Bocephus Jones II said:


> The traffic on Flagstaff scares me. During the week OK, but forget it on weekends. I like Sunshine to Gold Hill then back down 4mile for something different. Super Jamestown is also a good one. And you can't forget Lefthand to Ward. Lee Hill coming back into Boulder is probably my favorite descent though--steep and straight so you can really get moving.


+1 on all those. I prefer going to Gold Hill via Four-Mile through Salina. St. Vrain Canyon and then up to Ward is also beautiful. Another nice ride is from Nederland south to and past Rollinsville or up 72 to Wondervu. You also forgot Magnolia, even though that's a tough climb to love. 

Personally, a lot of my favorite climbs are up around Fort Collins, which is the motherland for me. I'm thinking of the big rollers around Horsetooth, Buckhorn canyon to Stove Prarie, and Rist Canyon.


----------



## John Nelson

Start anywhere on the front range, take any road that heads west, and you'll probably have a great climb. It would probably be easier just to list the bad choices that the good ones (e.g., I-70, US36 from Lyons to Estes Park, highway 285).


----------



## shongalola

I did Rist for the first time at Colorado cycling festival - brutal climb, great descent and then the killer rollers around horsetooth - can't ask for more than that


----------



## Bulldozer

Pwnt said:


> Wow, never realized how many Colorado rider we have on these forums. GROUP RIDE ANYONE?


http://forums.roadbikereview.com/showthread.php?t=99779


----------



## Pablo

shongalola said:


> I did Rist for the first time at Colorado cycling festival - brutal climb, great descent and then the killer rollers around horsetooth - can't ask for more than that


I think that might be my favorite ride of all, especially if you start as Gibs NY bagels.


----------



## sevencycle

Pwnt said:


> Wow, never realized how many Colorado rider we have on these forums. GROUP RIDE ANYONE?


*How about a Idaho Springs get together!!*


----------



## sevencycle

John Nelson said:


> Start anywhere on the front range, take any road that heads west, and you'll probably have a great climb.
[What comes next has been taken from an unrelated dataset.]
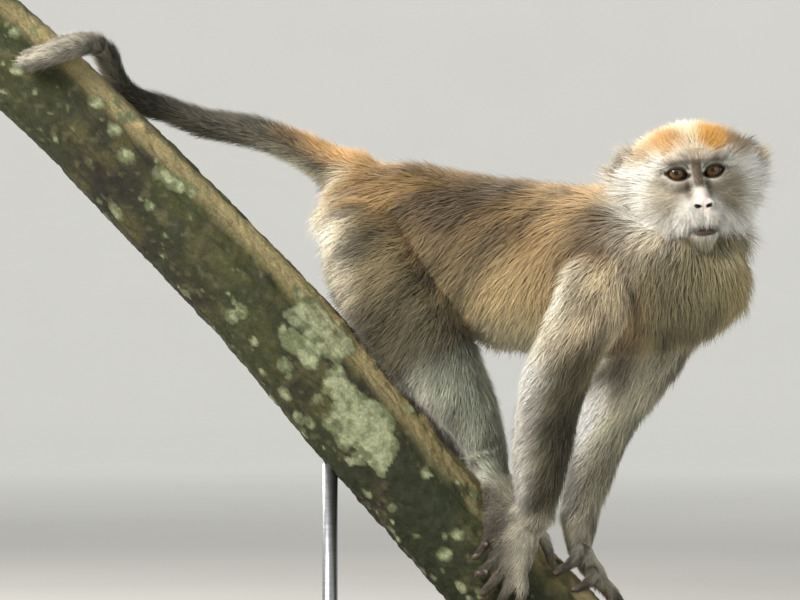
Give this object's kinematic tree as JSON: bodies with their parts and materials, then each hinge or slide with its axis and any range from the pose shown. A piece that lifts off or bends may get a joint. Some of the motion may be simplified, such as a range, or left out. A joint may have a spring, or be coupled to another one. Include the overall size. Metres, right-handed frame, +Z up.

It would probably be easier just to list the bad choices that the good ones (e.g., I-70, US36 from Lyons to Estes Park, highway 285).


*Any ride that starts and ends at a Brewery*


----------



## refund!?

Road:
The road up to Will Rogers Shrine On Cheyenne Mountain in Colorado Springs
North Cheyenne Canyon west of Colorado Springs
The Aspen side of Independence Pass
Pikes Peak highway if they still have the once-a-year ride up

Off Road:
Barr Trail to the top of Pikes Peak or turn left past Barr Camp and do Elk Park
The section of the Crest Trail above the iron gate
The trail/jeep road from Hwy 24 to the Experimental Forest on Pikes Peak


----------



## WAZCO

Woolbury said:


> Too many to count, but...
> Short and close to town, Flagstaff Mt gets my vote.
> Cottonwood Pass out of B Vista is often overlooked, especially beautiful in the fall.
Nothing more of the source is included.